Permanent remote working brings many potential benefits to employers including: savings in real estate, access to a wider talent pool, increased productivity, and increased retention. Of course, it also brings challenges including how to maintain culture, collaboration and engagement as well as preventing remote workers feeling isolated and digitally fatigued. There are a wide variety of legal issues to navigate with a permanently remote workforce, including employment, benefits, share-based awards, immigration, corporate tax, general corporate matters and, data privacy.
Putting a blueprint in place for both re-opening and remote working now will increase operational resilience, position employers at the forefront of the future of work, and attract and retain key talent.
What you need to think about
- Keep abreast of ongoing changes in regulation around telework. Myriad employment laws impact how companies structure and implement remote work. It is important to always check compliance with local laws and stay up-to-date on changes.
- Assess whether redesign of remote working policies and new procedures around implementation are required. The policy must be applied in an objective and consistent way to help avoid discrimination claims. Implementation globally may include notice, consultation, signature and translation requirements.
- Manage working time as well as health and safety risks. Be alive to digital isolation in permanent remote working as well as the widespread struggle to separate work life from personal life. Consider virtual induction and training programs and integration with other employees.
- Consider any adjustments to benefits/terms that result. Review compensation packages and grade scales. Do they need to be changed/ supplemented for new working locations? Are there additional statutory costs such as sickness, pension or redundancy costs?
- Do the new remote working arrangements involve a transfer to a new employing entity in a new jurisdiction? If so, are termination and re-hire arrangements required? Are there any changes to employee retirement benefits to take into account? Immigration rules may require employees to obtain a work permit or special visa before they can work in a different country.
- Consider privacy-compliant employee monitoring. Employers must strike the right balance between advancing business interests while protecting employee (or contractor) privacy rights.

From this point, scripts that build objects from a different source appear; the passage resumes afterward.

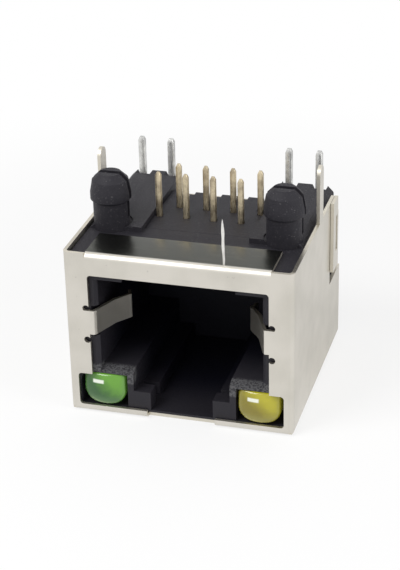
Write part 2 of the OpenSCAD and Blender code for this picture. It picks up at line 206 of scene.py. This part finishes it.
# %% [markdown]
# ## Panels of light
# Soft boxes leave broad highlights on metal, and an area lamp is the plain way to make one. The box over
# the left shoulder is the stronger one, and the box on the right only lifts the side wall.

# %% Panels of light
def panel(name, place, size, power):
    """A square lamp at a place in millimetres that faces the middle of the jack."""
    lamp = bpy.data.lights.new(name, "AREA")
    lamp.size, lamp.energy = size * MM, power
    holder = bpy.data.objects.new(name, lamp)
    holder.location = Vector(place) * MM
    holder.rotation_euler = (AIM - Vector(place)).to_track_quat("-Z", "Y").to_euler()
    bpy.context.scene.collection.objects.link(holder)
    print(name, "size", size, "mm")


panel("main_panel", (-60, -70, 110), 70, 0.10)
panel("side_panel", (110, -30, 60), 60, 0.05)

# %% [markdown]
# ## Floor
# The jack lies on white card, which has to look white and still keep a soft shadow. A plain surface
# would turn grey, so it is mixed with a glow: near the jack the camera sees more of the surface, and
# farther out the glow alone. In reflections only, the card behind the jack on the right is dimmed as
# painted shade, so the right side of the shield comes out a little darker than its front.

# %% Floor
FLOOR_HALF, FLOOR_Z = 900, -0.02
SHADOW_RING, WHITE_RING, SHADOW_GLOW = 26, 60, 0.72
MIRROR_GLOW, PAINTED_DIMMING = 0.9, 0.55


def plate(name, half, height):
    mesh = bpy.data.meshes.new(name)
    corners = [(-half, -half), (half, -half), (half, half), (-half, half)]
    mesh.from_pydata([Vector((x, y, height)) * MM for x, y in corners], [], [(0, 1, 2, 3)])
    thing = bpy.data.objects.new(name, mesh)
    bpy.context.scene.collection.objects.link(thing)
    return thing


floor = plate("floor", FLOOR_HALF, FLOOR_Z)
ground = Finish("ground", Roughness=0.9)
ground.shader.inputs["Base Color"].default_value = (0.9, 0.9, 0.9, 1)
glow = ground.node("ShaderNodeEmission", None, {"Color": (1, 1, 1, 1), "Strength": 1})
ground_seen = ground.node("ShaderNodeLightPath", out=0)
ground_mirror = ground.node("ShaderNodeLightPath", out=3) + ground.node("ShaderNodeLightPath", out=6)
away = ground.node("ShaderNodeVectorMath", {"operation": "LENGTH"}, {0: ground.at}, out=1)
clear_white = ground.step(away, SHADOW_RING, WHITE_RING, SHADOW_GLOW, 1.0)
# Painted shade: reflections see a dimmer patch of card behind the jack on the right.
painted_dim_patch = ground.step(ground.axis(1), -9, 4) * ground.step(ground.axis(0), 2, 9)
keep = ground_seen * clear_white + ground_mirror * (MIRROR_GLOW - painted_dim_patch * PAINTED_DIMMING)
mixed = ground.node("ShaderNodeMixShader", None,
                    {0: keep, 1: Signal(ground, ground.shader.outputs[0]), 2: glow})
ground.tree.links.new(mixed.socket, ground.tree.nodes["Material Output"].inputs["Surface"])
floor.data.materials.append(ground.material)
print("floor half width", FLOOR_HALF, "mm")

# %% [markdown]
# ## Taking over a solid
# A solid comes as loose triangles with razor-sharp corners. Sheet metal and mouldings have small rounds
# that catch the light, so a copy is welded, its flat areas are joined, and a narrow bevel is run along
# its corners. Before the bevel, the copy is split into smooth patches: a patch that is only as wide as
# the sheet is a cut edge, where the plating ends.

# %% Solid to dressed mesh
SAME_POINT = 0.0005
FLAT, CORNER = math.radians(0.5), math.radians(32)


def welded(node):
    """A bmesh of a solid with its triangles joined, its length unit still the metre."""
    form = bmesh.new()
    form.from_mesh(NODES[node].data)
    bmesh.ops.remove_doubles(form, verts=form.verts, dist=SAME_POINT * MM)
    bmesh.ops.dissolve_limit(form, angle_limit=FLAT, verts=form.verts, edges=form.edges)
    return form


def smooth_patches(form, bend):
    """Groups of faces that meet one another at less than the given angle."""
    waiting, groups = set(form.faces), []
    while waiting:
        group, edge_of = [], [waiting.pop()]
        while edge_of:
            face = edge_of.pop()
            group.append(face)
            for line in face.edges:
                if len(line.link_faces) == 2 and line.calc_face_angle(0) < bend:
                    for other in line.link_faces:
                        if other in waiting:
                            waiting.remove(other)
                            edge_of.append(other)
        groups.append(group)
    return groups


def mark_cut_edges(form, sheet):
    """Writes 1 into the attribute cut_edge on each patch that is as narrow as the sheet."""
    mark, count = form.faces.layers.float.new("cut_edge"), 0
    for group in smooth_patches(form, CORNER):
        inside = set(group)
        rim = sum(line.calc_length() for face in group for line in face.edges
                  if not all(other in inside for other in line.link_faces))
        area = sum(face.calc_area() for face in group)
        if rim and 2 * area / rim < sheet:
            count += 1
            for face in group:
                face[mark] = 1
    return count


def settle(thing, form, sharp=CORNER):
    """Moves a bmesh into an object, shades it smooth and keeps its corners."""
    form.to_mesh(thing.data)
    form.free()
    thing.data.shade_smooth()
    thing.data.set_sharp_from_angle(angle=sharp)


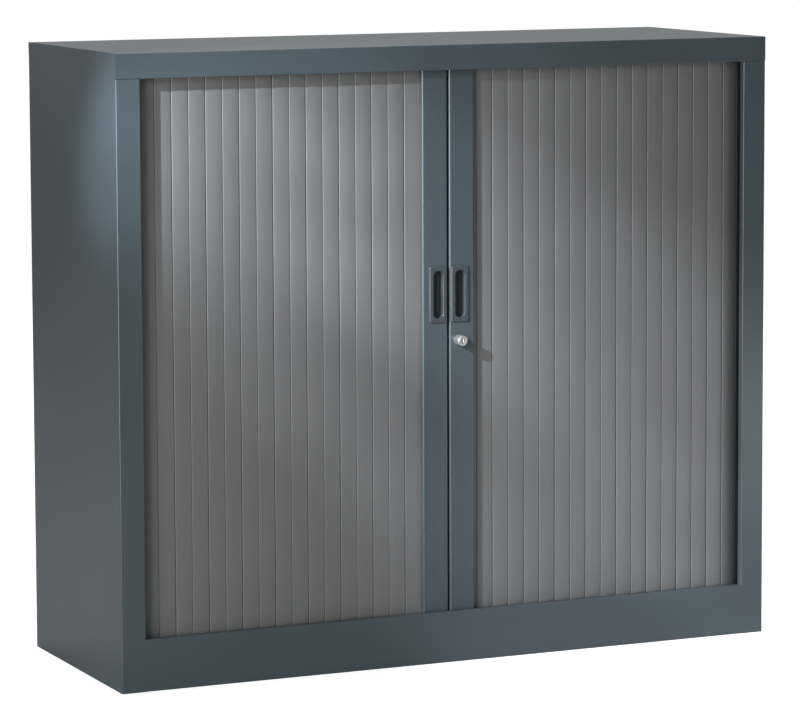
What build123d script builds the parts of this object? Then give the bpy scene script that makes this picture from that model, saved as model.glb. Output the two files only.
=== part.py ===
from build123d import *
import math
import os

os.makedirs("parts", exist_ok=True)

# Tambour-door office cupboard, in millimetres.
# +X is the viewer's right, +Y runs to the back, +Z is up.
# The origin is on the floor, under the middle of the cupboard.

# ---------------------------------------------------------------- casing sizes
WIDTH = 1200.0
DEPTH = 430.0
HEIGHT = 1050.0
SHEET = 1.0
STILE = 42.5            # face width of the folded front stiles
RAIL = 42.5             # height of the fascia over the opening
PLINTH = 87.0           # height of the front plinth
RETURN = 12.5           # inward return of stiles, fascia and plinth
BEND = 2.0              # outer bend radius of the casing sheets
TOP_BEND = 1.6          # outer bend radius along the top of the side panels
PLINTH_BEND = 1.5
PLINTH_HEM = 8.0
FLANGE = 20.0           # width of the hidden stiffening flanges
DECK_FLANGE = 20.0
BACK_RIB_LOW = 350.0
BACK_RIB_HIGH = 690.0
BACK_RIB_HALF = 520.0
BACK_RIB_DEEP = 12.0

HALF_W = WIDTH / 2
FRONT = -DEPTH / 2
BACK = DEPTH / 2
OPENING_X = HALF_W - STILE
OPENING_TOP = HEIGHT - RAIL
DECK_TOP = 74.0         # upper face of the base deck
CEILING = 1022.0        # lower face of the upper deck
ROOF = HEIGHT - SHEET   # lower face of the top panel
BACK_IN = BACK - 2 * SHEET

# ---------------------------------------------------------------- lining and shelf sizes
LINER_X = 566.0         # outer face of the side linings
LINER_FRONT = -158.0
LINER_BACK = 186.0
LINER_LIP = 15.0
FLOOR_TOP = PLINTH
SLOT_COLUMNS = (-120.0, 150.0)
SLOT_FIRST = 160.0
SLOT_PITCH = 32.0
SLOT_ROWS = 26
SLOT_WIDE = 12.0
SLOT_HIGH = 3.0
SHELF_TOPS = {"lower_shelf": 394.0, "upper_shelf": 702.0}
SHELF_HALF = 563.5
SHELF_FRONT = -152.0
SHELF_BACK = 182.0
SHELF_DEEP = 25.0
SHELF_HEM = 12.0
CLIP_HALF = 10.0
CLIP_REACH = 8.0
CLIP_DROP = 14.0
CLIP_THICK = 1.5

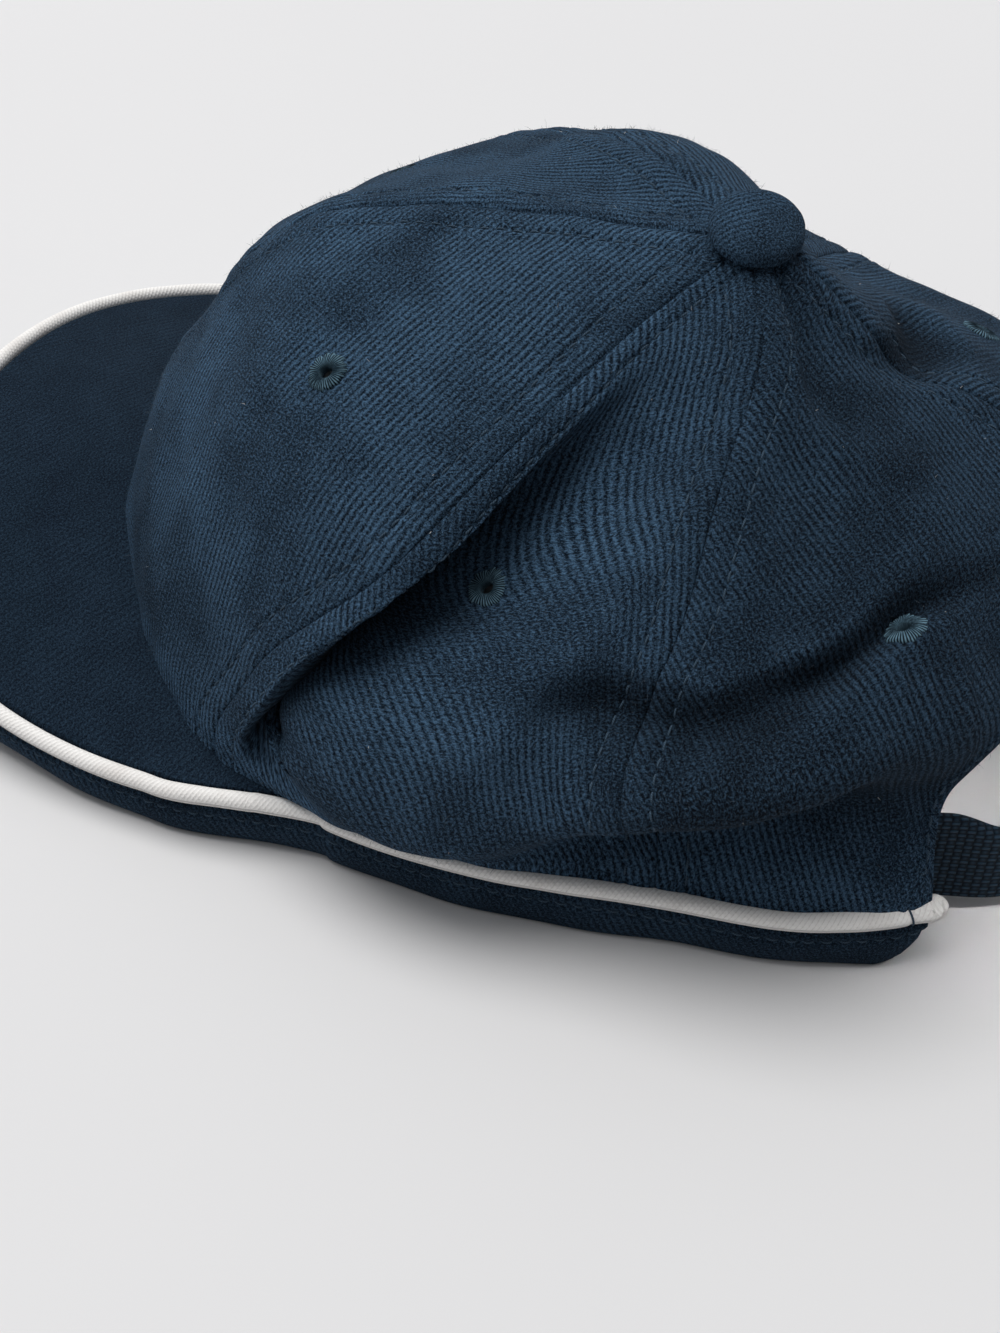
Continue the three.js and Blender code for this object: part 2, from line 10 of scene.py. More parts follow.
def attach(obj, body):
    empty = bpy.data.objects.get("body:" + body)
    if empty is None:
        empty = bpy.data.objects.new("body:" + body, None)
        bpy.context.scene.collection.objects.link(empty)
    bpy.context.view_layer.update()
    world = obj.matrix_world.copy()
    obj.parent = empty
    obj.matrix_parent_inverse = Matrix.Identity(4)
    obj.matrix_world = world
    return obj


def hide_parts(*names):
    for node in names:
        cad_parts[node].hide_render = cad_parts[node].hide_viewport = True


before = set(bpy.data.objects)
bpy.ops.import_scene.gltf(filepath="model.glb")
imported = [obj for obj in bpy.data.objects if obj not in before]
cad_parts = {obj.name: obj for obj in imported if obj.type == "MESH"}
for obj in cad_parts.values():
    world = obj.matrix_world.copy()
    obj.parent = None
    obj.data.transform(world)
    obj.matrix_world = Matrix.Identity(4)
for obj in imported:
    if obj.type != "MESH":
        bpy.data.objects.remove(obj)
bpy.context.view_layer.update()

MM = 0.001
TAU = 2 * math.pi
RANDOM = np.random.default_rng(11)

# ---- sizes in millimetres, shared with the solids ----
SHIFT = np.array([-1.9, 9.3, 0.0])
PANEL_WIDTH = 92
PANEL_LENGTH = 150
PANEL_TAPER = 0.94
CLOTH = 1.3
BUTTON = {"x": 0, "y": 33, "z": 95, "radius": 8.3, "height": 4.6, "seat": 5.2,
          "tilt": 0.2, "lean_x": 0.95, "lean_y": 0.33, "sunk": 0.3, "raised": 0.3}
ARCH = {"centre": 3, "half": 0.5, "top": 0.36, "round": 0.8}
EYELET = {"hole": 1.25, "outer": 3.5, "height": 0.55, "threads": 44, "girth": 3.0,
          "cut": 2.5, "steps": 6}
PIPING = {"radius": 1.75, "z": 10.9, "sides": 20, "wrap_at": 7.0, "knob": 0.3, "knob_at": 2.2}
PIPING_TURN = [(0.9, 0.6), (1.4, 2.4)]
BAND = {"top": 8.85, "inner": -1.7, "outer": 1.0, "bulge": 0.6, "cut": 6.5, "cut_over": 16,
        "row": 0.775}
PEAK = {"half_width": 82, "front": 103, "square": 2.7, "back_y": -33, "thickness": 3.2,
        "corner": 1.27, "in_corner": 1.24, "corner_y": -27}
PEAK_EDGE = {"low": 9, "arch": 15, "drop": 8.8, "corner_rise": 1.2, "corner_from": -70,
             "corner_over": 37}
STRAP = {"width": 21.2, "thickness": 1.5, "lift": 2.9, "turn": 5.5, "turn_gap": 0.4, "turn_start": 9}
# The foot of the strap, from inside the left end of the opening round to the right end.
STRAP_LINE = [(57.4, 78.5), (54.3, 88), (51, 98.5), (43, 108), (28, 113.5), (8, 113), (-14, 107.5),
              (-34, 97), (-46.5, 85)]
BUCKLE = {"at": 70, "width": 19, "bar": 2.4, "step": 5.5, "reach": 3.6}

# ---- sewing ----
SEW = {"row": 5.3, "pitch": 3.1, "stitch": 2.2, "thread": 0.21, "hem": 5.8, "seam_edge": 0.03,
       "rim_drop": 1.5, "groove": 0.35, "welt": 0.2, "row_depth": 0.32, "hole_depth": 0.2,
       "hem_depth": 0.2, "doubled": 0.45}

# Places along a panel from the rim (0) to the button (1) where the sections are given.
LEVELS = np.array([0, 0.10, 0.22, 0.33, 0.50, 0.68, 0.85, 1.0])

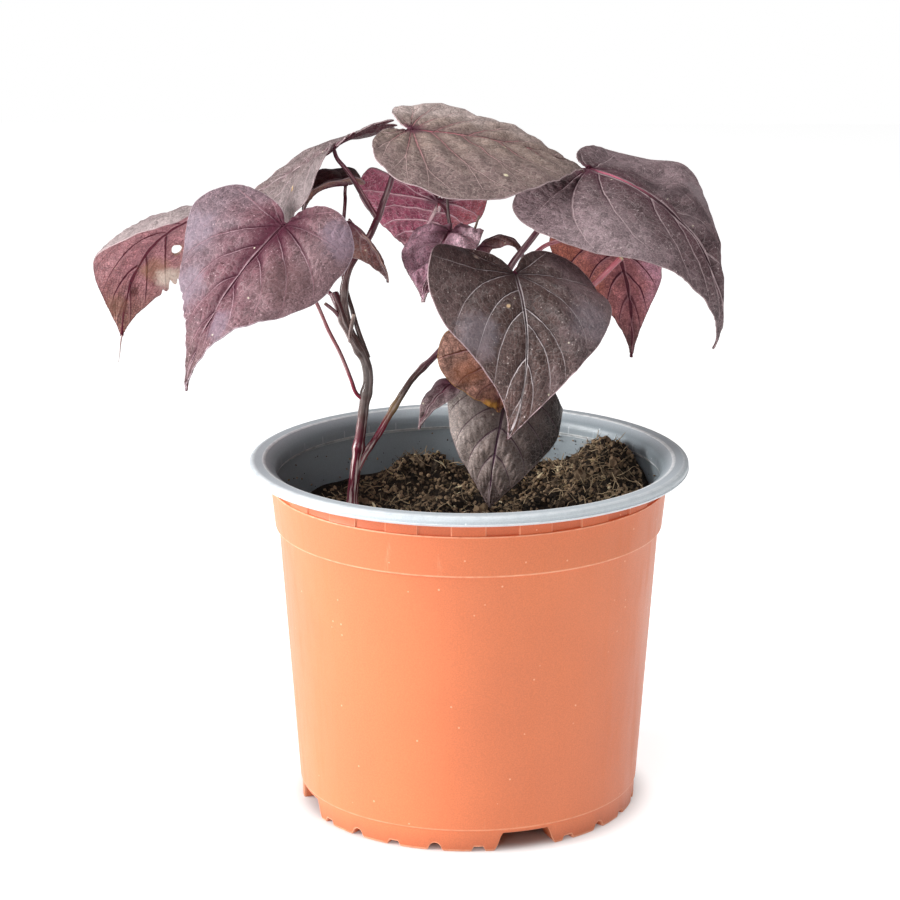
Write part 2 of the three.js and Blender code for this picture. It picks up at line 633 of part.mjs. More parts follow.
// Gives the middle surface its thickness, with the same triangles on both faces.
function makeLeaf(name, leaf) {
  const { points, triangles, margin } = bladeSurface(leaf);
  const normals = points.map(() => new THREE.Vector3());
  for (const [a, b, c] of triangles) {
    const edge = points[b].clone().sub(points[a]);
    const facing = edge.cross(points[c].clone().sub(points[a]));
    for (const corner of [a, b, c]) {
      normals[corner].add(facing);
    }
  }
  const half = BLADE_THICKNESS / 2;
  const upper = points.map((p, i) => p.clone().addScaledVector(normals[i].normalize(), half));
  const lower = points.map((p, i) => p.clone().addScaledVector(normals[i], -half));
  const count = points.length;
  const faces = triangles.flatMap(([a, b, c]) => [a, b, c, count + a, count + c, count + b]);
  margin.forEach((from, i) => {
    const to = margin[(i + 1) % margin.length];
    faces.push(from, count + from, count + to, from, count + to, to);
  });
  const solid = toSolid(indexedGeometry([...upper, ...lower], faces));
  return finish(name, toGeometry(solid), leaf.colour, 0.55);
}

// ---- stems --------------------------------------------------------------------------------

function stemRoute(stem) {
  const route = stem.route.map((p) => new THREE.Vector3(...p));
  if (stem.leaf) {
    const leaf = LEAVES[stem.leaf];
    const { up } = bladeAxes(leaf);
    const joint = new THREE.Vector3(...leaf.joint);
    route.push(joint.clone().addScaledVector(up, -STALK_END_RISE));
    route.push(joint.clone().addScaledVector(up, -STALK_END_GAP));
  }
  if (stem === STEMS.main) {
    route.unshift(new THREE.Vector3(STEM_BASE[0], STEM_BASE[1], SOIL_LEVEL - STEM_ROOT_DEPTH));
  }
  return new THREE.CatmullRomCurve3(route, false, 'centripetal');
}

// A round rod along a curve, which tapers from one radius to the other and is closed at its ends.
function rod(curve, [startRadius, endRadius]) {
  const steps = Math.max(3, Math.round(curve.getLength() / 5));
  const frames = curve.computeFrenetFrames(steps, false);
  const points = [];
  const triangles = [];
  for (let i = 0; i <= steps; i += 1) {
    const centre = curve.getPointAt(i / steps);
    const radius = THREE.MathUtils.lerp(startRadius, endRadius, i / steps);
    for (let k = 0; k < STEM_SIDES; k += 1) {
      const angle = k * 2 * Math.PI / STEM_SIDES;
      points.push(centre.clone()
        .addScaledVector(frames.normals[i], radius * Math.cos(angle))
        .addScaledVector(frames.binormals[i], radius * Math.sin(angle)));
    }
  }
  const [start, end] = [points.length, points.length + 1];
  points.push(curve.getPointAt(0), curve.getPointAt(1));
  const last = steps * STEM_SIDES;
  for (let k = 0; k < STEM_SIDES; k += 1) {
    const next = (k + 1) % STEM_SIDES;
    triangles.push(start, next, k);
    triangles.push(end, last + k, last + next);
    for (let i = 0; i < steps; i += 1) {
      const [here, there] = [i * STEM_SIDES, (i + 1) * STEM_SIDES];
      triangles.push(here + k, here + next, there + next);
      triangles.push(here + k, there + next, there + k);
    }
  }
  return toSolid(indexedGeometry(points, triangles));
}

function makeStems() {
  let stems = rod(stemRoute(STEMS.main), STEMS.main.radius);
  for (const stem of Object.values(STEMS).slice(1)) {
    stems = stems.add(rod(stemRoute(stem), stem.radius));
  }
  return finish('stems', toGeometry(stems), 0x5c4544, 0.6);
}

// ---- the whole plant ----------------------------------------------------------------------

const plant = new THREE.Group();
plant.add(makePot());
plant.add(makeSoil());
plant.add(makeStems());
for (const [name, leaf] of Object.entries(LEAVES)) {
  plant.add(makeLeaf(name, leaf));
}

const middle = new THREE.Box3().setFromObject(plant).getCenter(new THREE.Vector3());
plant.position.set(-middle.x, -middle.y, 0);

const sweetPotatoVine = new THREE.Group();
sweetPotatoVine.add(plant);

export default sweetPotatoVine;
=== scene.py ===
"""A young sweet potato vine in its nursery pot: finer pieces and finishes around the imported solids.

The plant is described in millimetres about the pot's axis, with the pot's foot at z = 0, as its
solids are. placed() turns such points into metres in the frame that everything is built in.
"""

import json
import math
from types import SimpleNamespace

import bmesh
import bpy
import numpy as np
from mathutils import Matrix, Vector
from mathutils.geometry import tessellate_polygon

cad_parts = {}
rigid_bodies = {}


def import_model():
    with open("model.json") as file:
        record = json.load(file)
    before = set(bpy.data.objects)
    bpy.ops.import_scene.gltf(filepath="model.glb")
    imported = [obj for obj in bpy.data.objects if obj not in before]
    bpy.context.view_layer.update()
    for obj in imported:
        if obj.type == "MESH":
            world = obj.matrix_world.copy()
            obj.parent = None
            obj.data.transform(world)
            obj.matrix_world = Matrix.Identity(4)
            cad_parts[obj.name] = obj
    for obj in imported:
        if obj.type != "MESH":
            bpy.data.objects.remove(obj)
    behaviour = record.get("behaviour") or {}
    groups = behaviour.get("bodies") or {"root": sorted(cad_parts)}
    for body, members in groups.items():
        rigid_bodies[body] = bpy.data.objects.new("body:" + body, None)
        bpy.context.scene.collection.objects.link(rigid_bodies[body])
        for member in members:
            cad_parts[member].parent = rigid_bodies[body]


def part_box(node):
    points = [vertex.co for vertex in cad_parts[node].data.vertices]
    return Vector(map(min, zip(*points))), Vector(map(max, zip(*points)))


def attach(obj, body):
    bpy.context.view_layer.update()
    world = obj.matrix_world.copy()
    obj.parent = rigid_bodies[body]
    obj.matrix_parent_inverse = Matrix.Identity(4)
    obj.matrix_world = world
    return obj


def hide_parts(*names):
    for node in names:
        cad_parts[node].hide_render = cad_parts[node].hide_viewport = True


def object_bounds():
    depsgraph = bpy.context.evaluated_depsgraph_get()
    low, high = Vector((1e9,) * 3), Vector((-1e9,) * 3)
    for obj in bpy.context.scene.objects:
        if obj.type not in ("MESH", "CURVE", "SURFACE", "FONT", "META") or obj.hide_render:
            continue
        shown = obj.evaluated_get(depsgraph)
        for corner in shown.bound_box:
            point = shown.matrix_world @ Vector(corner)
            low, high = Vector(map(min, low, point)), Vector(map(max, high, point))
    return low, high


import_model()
CAD_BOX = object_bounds()

# ---- the frame ----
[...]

For example, intelligently managing productivity whilst minimizing data collection via employee monitoring technology to avoid disproportionately affecting employees and non-employees in the remote location.
- Provision of home working equipment where applicable. If an employer reimburses or provides office equipment and/or other facilities to employees who work from home, this may qualify as taxable wages. As such, employers may be required to withhold and remit wage tax and social security contributions. In some cases, it may be possible to reimburse, provide or grant this equipment and/or facility tax-free to the employees concerned, provided that the relevant conditions are met.
- Manage data privacy and cyber security risks; protecting trade secrets and confidential information. As employees work remotely, it is essential to adapt and reinforce policies on data privacy & security as well as company trade secret/ confidential information and ensure adequate protection of such information in a remote environment. Be aware of any changes to data flows across jurisdictions and the appropriate privacy law requirements that apply.
- Consider what permanent remote working means for future stock option grants. Are the size of grants location-based for example? Should changes to future grants be communicated to employees who apply for remote working in advance?
- Comply with Doing Business Registration Requirements. Employees working from home could trigger the Doing Business Registration Requirements in certain jurisdictions. Consider whether registering a local corporate presence is appropriate in such circumstances.
- Explore rationalizing and restructuring the real estate footprint. Optimizing real estate space, providing alternative remote work places, negotiating early termination or amendments of leases and other real estate related contracts, reviewing and restructuring loan guarantees and disposing of distressed assets may all be critically important in reducing costs or maintaining cash flow.
- Evaluate potential employment tax implications due to remote working. Where working remotely results in employees working for extended periods in a different jurisdiction (compared to where the employer is tax resident), this could potentially create permanent establishment risks or have an impact on a company’s place of effective management. Similarly, this may result in the employee becoming subject to income tax in the other country or result in wage tax or social security contribution obligations for the employer. These risks would be less prevalent if the arrangement is for a short period only.